One thing you can implement at the pricing stage is scarcity - taking control of the economics of the thing you're selling.

If there are infinite amounts of the thing you sell, then the economics aren't in your favor. There's infinite supply, so demand will never be able to catch up.

On the other hand, if you explicitly tell people that you only have 20 wedding slots for the year, and it's first come first serve, then you've limited the supply.

As long as you have more than 20 people who want to hire you, your price can go up.

It may not jump from $500 to $5,000 overnight, but you could increase your price every time you've sold 3 packages at the current price.

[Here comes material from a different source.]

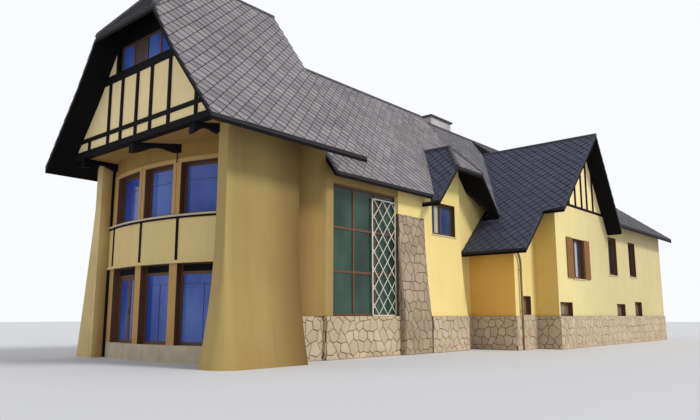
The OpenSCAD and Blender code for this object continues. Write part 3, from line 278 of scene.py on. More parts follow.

So sell 3 at $500, then 3 at $1,000, then 3 at $1,500 and so on until you've hit $5k or even more!

Controlling the amount of supply puts you in control.

So you can tell your potential customers that you only have 3 coaching clients at a time, or can only take on two projects a month, or only do one speaking arrangement per month.

That adds to the emotional decision making process by creating the tension in the customer of "if I don't get this now I may not get it at all."

It's not manipulative, it's just reality. You only have so much time, and so you only want to work with people who are ready to buy from you right now. It's better for both of you in the long run.

Put this to the test - think about something you currently sell or want to sell, and test it out. Put up a landing page, or send an email to a potential client, and implement everything covered in this chapter. Make sure you have the proper context before you present the offer. Then craft the offer in a way that makes it a no-brainer for them to say, "Yes!"

This method of selling respects the buyer by helping them make a quick decision one way or the other. If it's a yes, they feel good both logically and emotionally and they'll thank you for selling to them in that way. If it's a no, it's quick and easy, but they'll remember that respect in the future when their decision goes from a no, to a not yet, to a yes.